Taxpayer argued that the transaction nonetheless lacked a tax-avoidance purpose because it did not involve the exchange of low-basis property for high basis property. Although it was true that Affiliate recognized more gain on the disposition of the Replacement Property than Sub realized on the disposition of the Relinquished Property, Affiliate was able to offset the gain recognized with NOLs, resulting in net tax savings to Taxpayer and Affiliate as an economic unit.
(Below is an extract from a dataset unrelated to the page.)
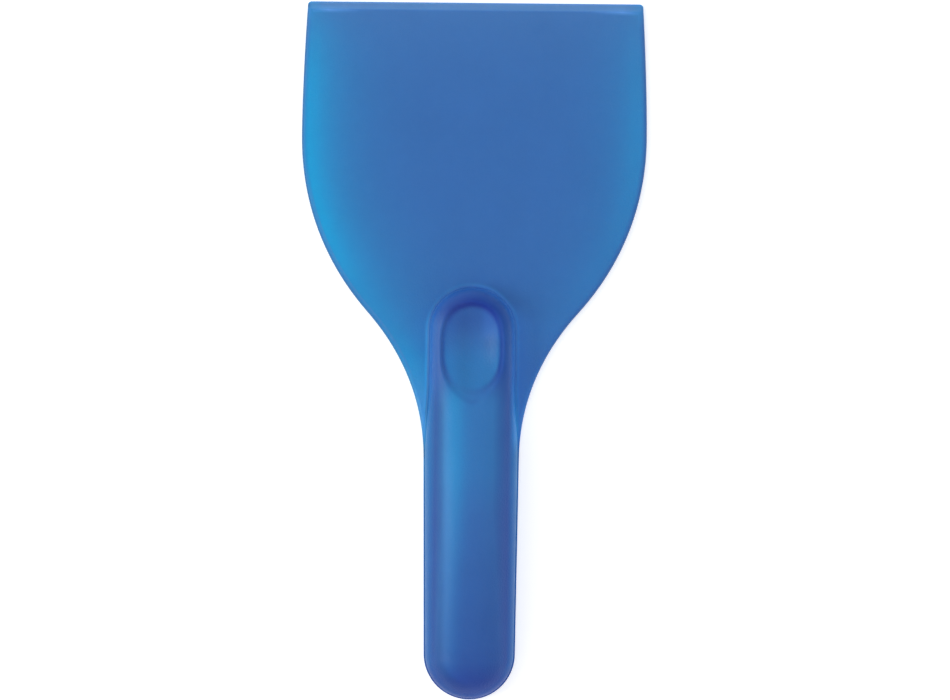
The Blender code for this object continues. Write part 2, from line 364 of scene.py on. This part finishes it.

The Court stated that net tax savings achieved through use of the related party’s NOLs may demonstrate the presence of a tax-avoidance purpose notwithstanding a lack of basis shifting.
In sum, by employing a deferred Section 1031 exchange transaction to dispose of the Relinquished Property, Taxpayer and Affiliate, viewed in the aggregate, effectively “cashed out” of the investment, virtually tax free – in stark contrast to the substantial tax liability Taxpayer would have incurred as a result of a direct sale.
Moreover, Taxpayer failed to demonstrate that avoidance of Federal income tax was not one of the principal purposes of Sub’s exchange with Affiliate and the disposition of the Relinquished Property.
The Court, therefore, concluded that the transaction was structured to avoid the purposes of the related person rule. The transaction was structured in contravention of Congress’s desire that nonrecognition treatment only apply to transactions “where a taxpayer can be viewed as merely continuing his investment.” Consequently, Taxpayer was not entitled to defer recognition of the gain realized on the exchange of the Relinquished Property under the like-kind exchange rules.
Keep In Mind
The foregoing illustrates only one of the pitfalls of which a seller of property must be aware when dealing with a related party buyer. There are many others. Any sale or exchange that may involve a related party should be examined closely to account for potential tax consequences. Once the tax and the business issues have been identified, and the resulting economic consequences have been considered, the taxpayer can plan accordingly.